Stanley Little, 84, was found dead from apparent hypothermia inside his Fall City home last Thursday, according to King County Sheriff’s Office spokesman Sgt. Ryan Abbott. Carl Soderberg, 53, was found dead outside a neighbor’s Maple Valley home Saturday. Investigators believe he was checking on elderly neighbors when he succumbed to the cold, Abbott said.

On Tuesday evening, more than 53,000 customers remained without power, down from about 83,000 in the morning. The National Weather Service issued a flood watch for northwest Oregon and parts of Washington through Wednesday morning.

The main east-west highway across Washington state - Interstate 90 - closed Monday across Snoqualmie Pass in the Cascade Mountains due to severe winter weather and avalanche danger.
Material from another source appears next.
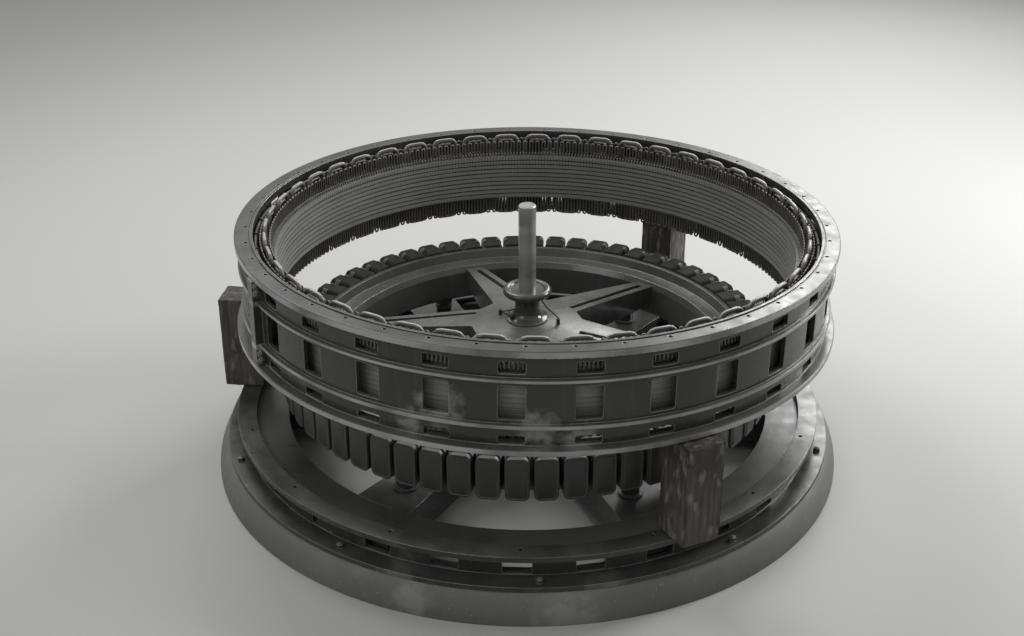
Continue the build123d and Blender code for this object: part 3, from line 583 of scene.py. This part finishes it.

It stayed shut Tuesday with no estimated time for reopening. An avalanche supervisor measured 53 inches (135 centimeters) of snow there in 48 hours, officials said.

An equipment malfunction during the storm early Tuesday at a King County pump station in Bellevue caused up to 750,000 gallons of wastewater to flow into Lake Washington, according to a statement from the county’s wastewater treatment division.

Storms bringing cold temperatures and winds gusting to 80 miles per hour were blamed for killing about 1,600 dairy cows in the Yakima Valley.

Another 5 inches (12.7 centimeters) of new snow fell in the Spokane, Washington, region overnight, turning the streets into a slippery mess and prompting numerous school districts to cancel classes for the day.

Eastern Washington University and Gonzaga University cancelled classes on Tuesday, but Washington State University reopened for school. Officials reported more than 100 traffic accidents in the Spokane area Monday.

Spokane and much of northeastern Washington remained under a winter storm warning on Tuesday, with 3 to 6 inches (7.6 to 15.2 centimeters) of new snow expected to fall in the region, the National Weather Service said.

In Oregon, an overnight crash due in the Columbia River Gorge that involved three semi-trucks closed interstate 84 eastbound and left only one westbound lane open.

The Portland metropolitan area saw heavy rain but conditions in the gorge were treacherous, with icy roads, snow and several feet of powder on Mount Hood over the past few days.

There were reports of local flooding around Portland and in southwest Washington state after several inches of rain fell across the region in 24 hours. Columbia County, Oregon, officials issued a statement warning drivers of flooding on Highway 30 between Portland and Rainier, Washington, and small mudslides were reported north of Portland.